What is required. Restate the whole listing exactly.

(Records from a data collection)
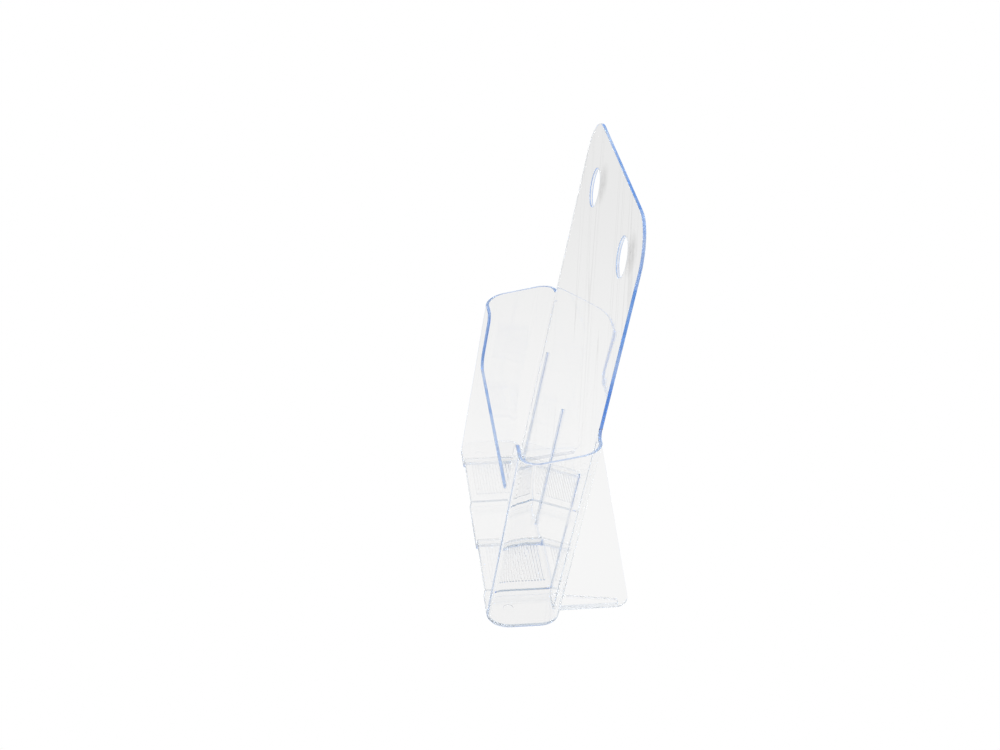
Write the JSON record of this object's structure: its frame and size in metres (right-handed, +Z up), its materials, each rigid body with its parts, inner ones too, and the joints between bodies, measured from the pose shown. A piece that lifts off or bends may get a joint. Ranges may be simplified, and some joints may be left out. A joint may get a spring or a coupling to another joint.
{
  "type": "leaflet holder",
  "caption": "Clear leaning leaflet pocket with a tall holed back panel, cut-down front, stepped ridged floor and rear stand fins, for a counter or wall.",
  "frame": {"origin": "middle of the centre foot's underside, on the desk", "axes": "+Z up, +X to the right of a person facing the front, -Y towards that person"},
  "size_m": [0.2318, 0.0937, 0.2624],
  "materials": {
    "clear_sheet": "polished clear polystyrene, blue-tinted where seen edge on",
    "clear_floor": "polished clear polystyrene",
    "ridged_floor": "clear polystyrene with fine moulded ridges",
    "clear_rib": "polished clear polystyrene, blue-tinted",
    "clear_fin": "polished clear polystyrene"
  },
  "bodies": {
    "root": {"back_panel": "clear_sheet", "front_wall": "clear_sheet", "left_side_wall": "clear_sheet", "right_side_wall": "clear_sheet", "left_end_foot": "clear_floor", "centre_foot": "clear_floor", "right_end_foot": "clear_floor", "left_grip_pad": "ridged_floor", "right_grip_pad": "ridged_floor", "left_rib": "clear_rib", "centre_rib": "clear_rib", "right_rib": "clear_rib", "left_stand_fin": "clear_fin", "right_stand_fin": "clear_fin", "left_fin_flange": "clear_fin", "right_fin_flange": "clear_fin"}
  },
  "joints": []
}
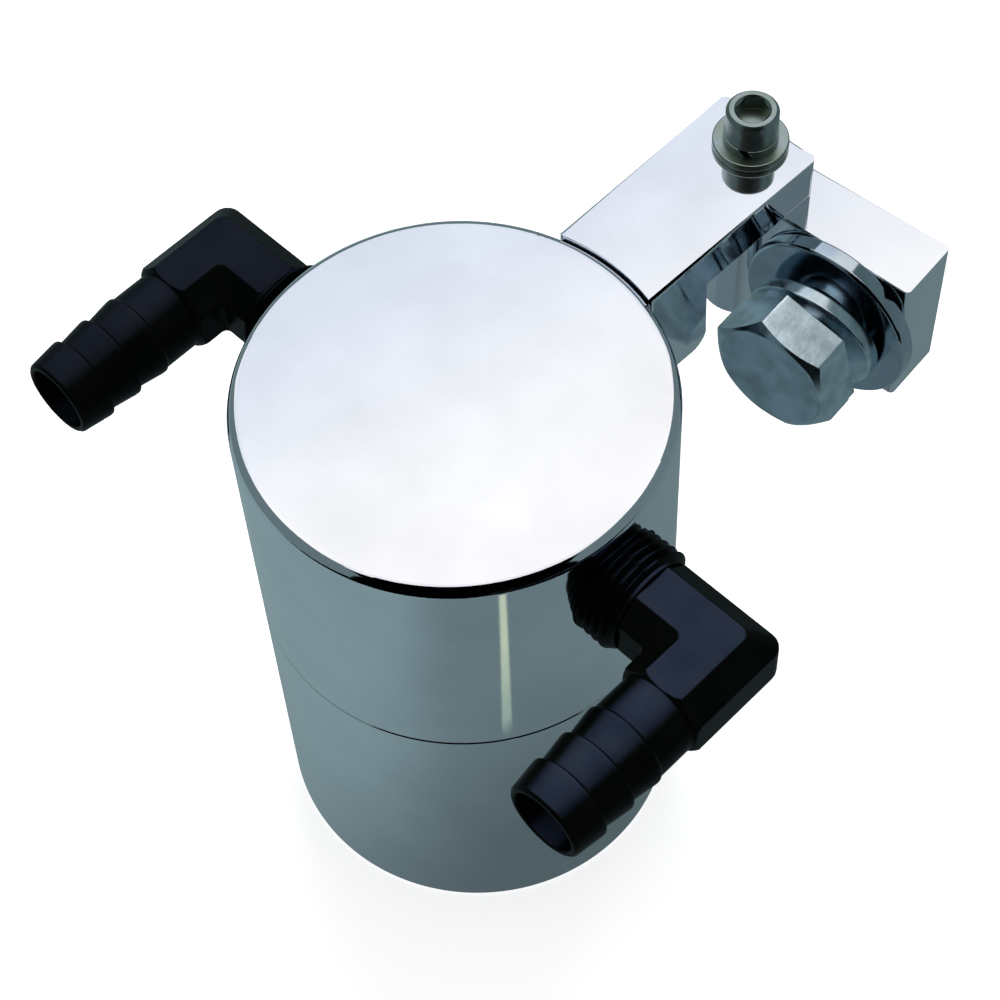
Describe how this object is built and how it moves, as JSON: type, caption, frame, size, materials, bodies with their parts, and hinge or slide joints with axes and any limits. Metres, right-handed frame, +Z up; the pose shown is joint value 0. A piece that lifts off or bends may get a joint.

Answer.
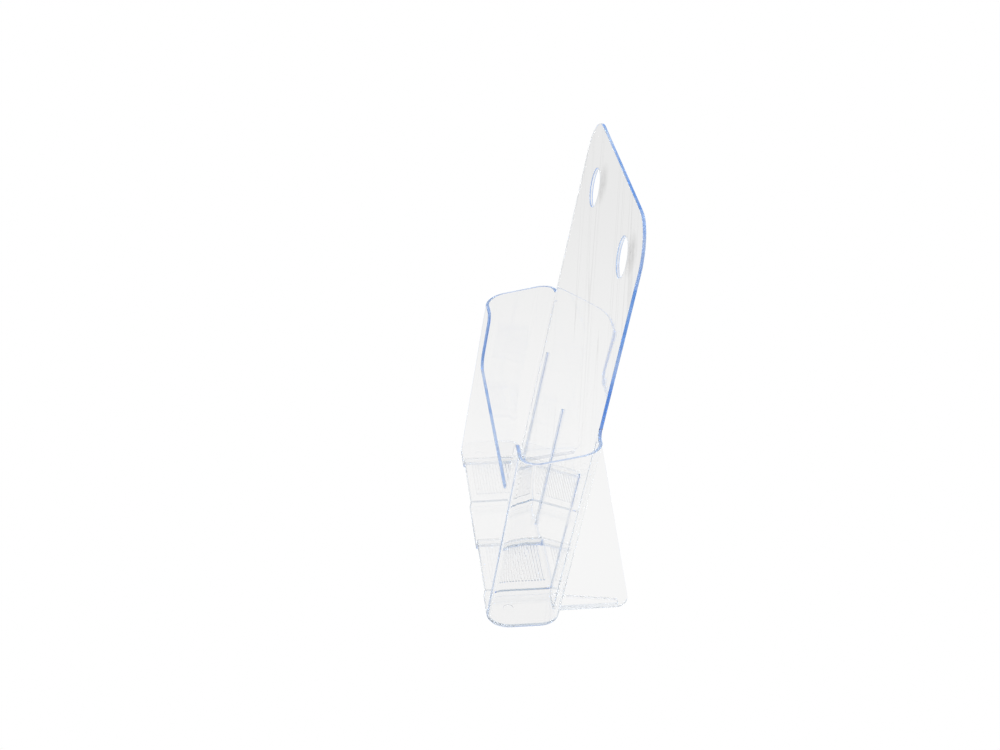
Write the JSON record of this object's structure: its frame and size in metres (right-handed, +Z up), its materials, each rigid body with its parts, inner ones too, and the joints between bodies, measured from the pose shown. A piece that lifts off or bends may get a joint. Ranges may be simplified, and some joints may be left out. A joint may get a spring or a coupling to another joint.
{
  "type": "leaflet holder",
  "caption": "Clear leaning leaflet pocket with a tall holed back panel, cut-down front, stepped ridged floor and rear stand fins, for a counter or wall.",
  "frame": {"origin": "middle of the centre foot's underside, on the desk", "axes": "+Z up, +X to the right of a person facing the front, -Y towards that person"},
  "size_m": [0.2318, 0.0937, 0.2624],
  "materials": {
    "clear_sheet": "polished clear polystyrene, blue-tinted where seen edge on",
    "clear_floor": "polished clear polystyrene",
    "ridged_floor": "clear polystyrene with fine moulded ridges",
    "clear_rib": "polished clear polystyrene, blue-tinted",
    "clear_fin": "polished clear polystyrene"
  },
  "bodies": {
    "root": {"back_panel": "clear_sheet", "front_wall": "clear_sheet", "left_side_wall": "clear_sheet", "right_side_wall": "clear_sheet", "left_end_foot": "clear_floor", "centre_foot": "clear_floor", "right_end_foot": "clear_floor", "left_grip_pad": "ridged_floor", "right_grip_pad": "ridged_floor", "left_rib": "clear_rib", "centre_rib": "clear_rib", "right_rib": "clear_rib", "left_stand_fin": "clear_fin", "right_stand_fin": "clear_fin", "left_fin_flange": "clear_fin", "right_fin_flange": "clear_fin"}
  },
  "joints": []
}
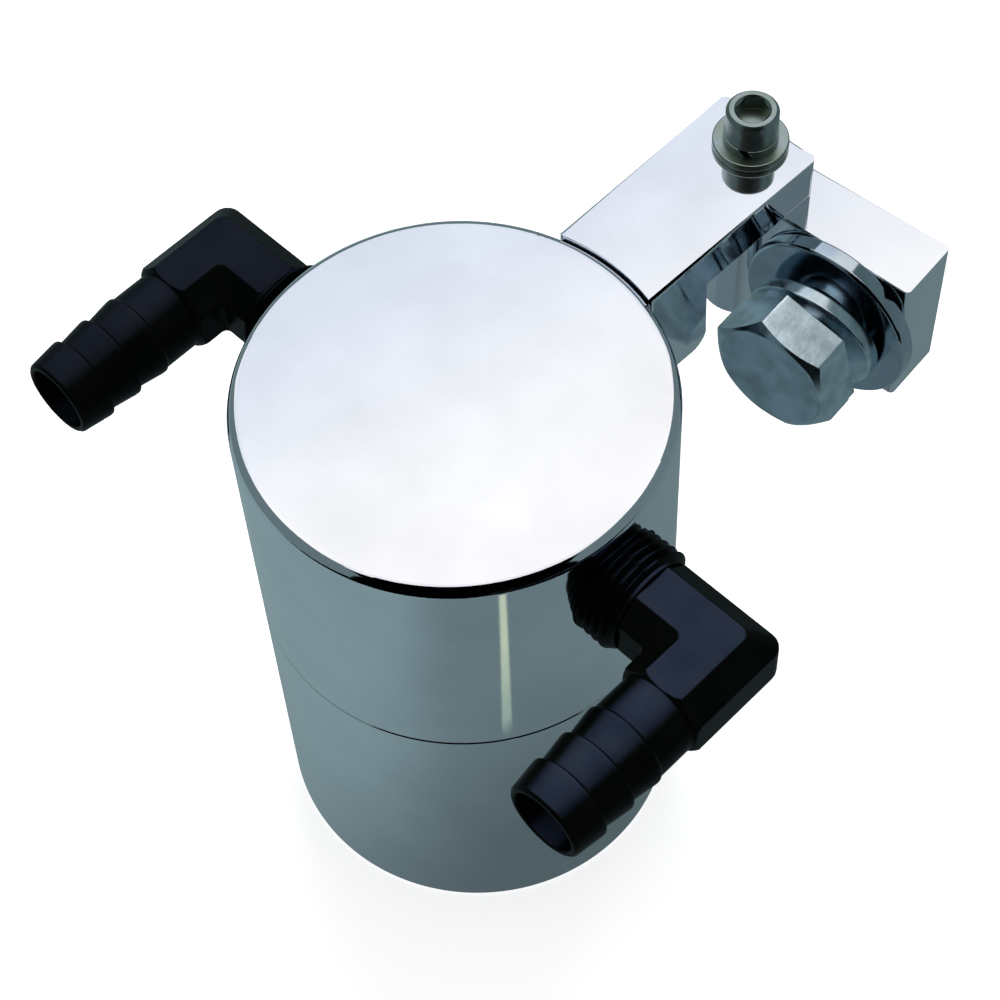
Describe how this object is built and how it moves, as JSON: type, caption, frame, size, materials, bodies with their parts, and hinge or slide joints with axes and any limits. Metres, right-handed frame, +Z up; the pose shown is joint value 0. A piece that lifts off or bends may get a joint.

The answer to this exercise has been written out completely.